Let's try \(N=3\), and it gets more interesting here. We'll skip ahead to solving: $$ \begin{align*} P(U_1 + U_2 < 1, U_1 + U_2 + u \ge 1 \;|\; U_3 = u) = \\ P(U_1 + U_2 < 1, U_1 + U_2 \ge 1 - u \;|\; U_3 = u) \end{align*} $$ To solve this, we'll take geometric point of view: the two variables (\(U_1, U_2)\) can be represented as the unit square in the first quadrant. The inequality \(U_1 + U_2 < 1\) is an area in this square, bordered by the unit square and the line \(U_1 + U_2 = 1\). Ditto with \(U_1 + U_2 \ge 1 - u\). The probability is then just the area of the space between the lines. After computing triangles, the area comes out to \(\frac{1}{2}(1 - (1-u)^2)\).

In general

This geometric argument can be extended, with the help of the Irwin–Hall distribution, and in general we get: $$ \begin{align*} f_{U_n \;|\; N = n}(u) &= \frac{1}{(n-1)! + (n-2)!} \int_{1-u}^{1} \frac{1}{(n-2)!}z^{n-2}dz \\ & =\frac{(n-1)! + (n-2)!}{(n-1)!}(1 - (1-u)^{n-1}) \end{align*} $$ And the results are spot on:

Near the finish line

Going back to our original equation: $$ \begin{align*} f_{U_N}(u) &= \sum_{n=2}^{\infty} f_{U_N | N=n}(u)P(N=n)\\ &= \sum_{n=2}^{\infty} \frac{(n-1)! + (n-2)!}{(n-1)!}(1 - (1-u)^{n-1}) \frac{1}{(n-1)! + (n-2)!} \\ &= \sum_{n=2}^{\infty} \frac{1}{(n-1)!}(1 - (1-u)^{n-1})\\ &= \sum_{n=2}^{\infty} \frac{1}{(n-1)!} - \sum_{n=2}^{\infty} \frac{(1-u)^{n-1}}{(n-1)!}\\ &= \sum_{n=1}^{\infty} \frac{1}{n!} - \sum_{n=1}^{\infty} \frac{(1-u)^{n}}{n!}\\ &= e - e^{1-u}\\ \end{align*} $$ Does this empirically line up? Again, I created samples via MC and plotted our derived curve over it: Terrific! This confirms that no mistake was made in the derivation.

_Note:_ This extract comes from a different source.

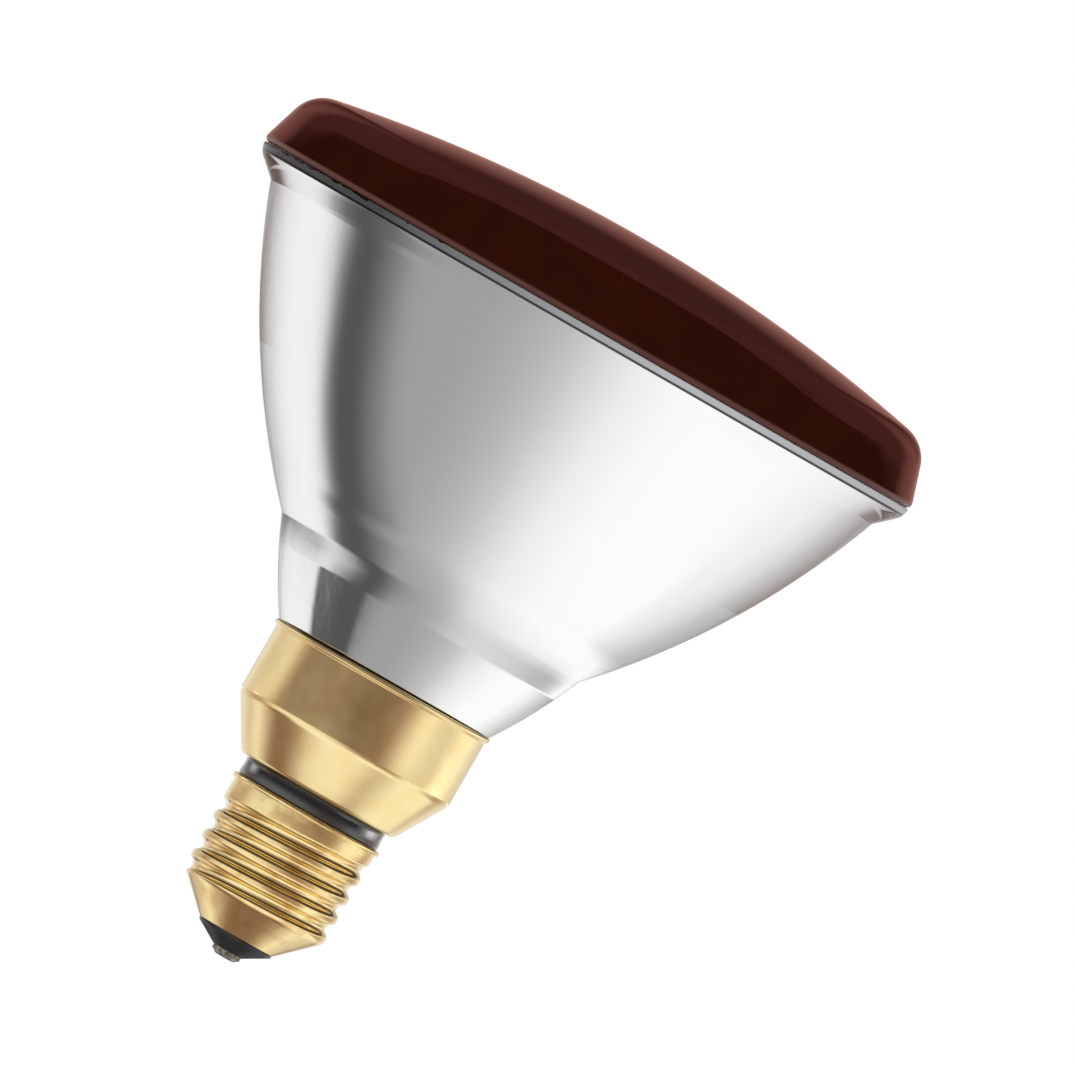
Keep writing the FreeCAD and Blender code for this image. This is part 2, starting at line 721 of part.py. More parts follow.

This worked out so nicely mostly because the probabilities were monomials with simple coefficients - then we could easily work out the solution to the infinite series. However, if I wanted a similar result for exceeding 2 (instead of 1), we get polynomials and much more complex coefficients. I haven't made much progress on this part. I think a solution is to condition the sum on some value, \(N'\), such that the sum at \(N'\) exceeds 1, and then I can subtract 1 (+ a smaller term) from 2, and I arrive back at a sum less than 1.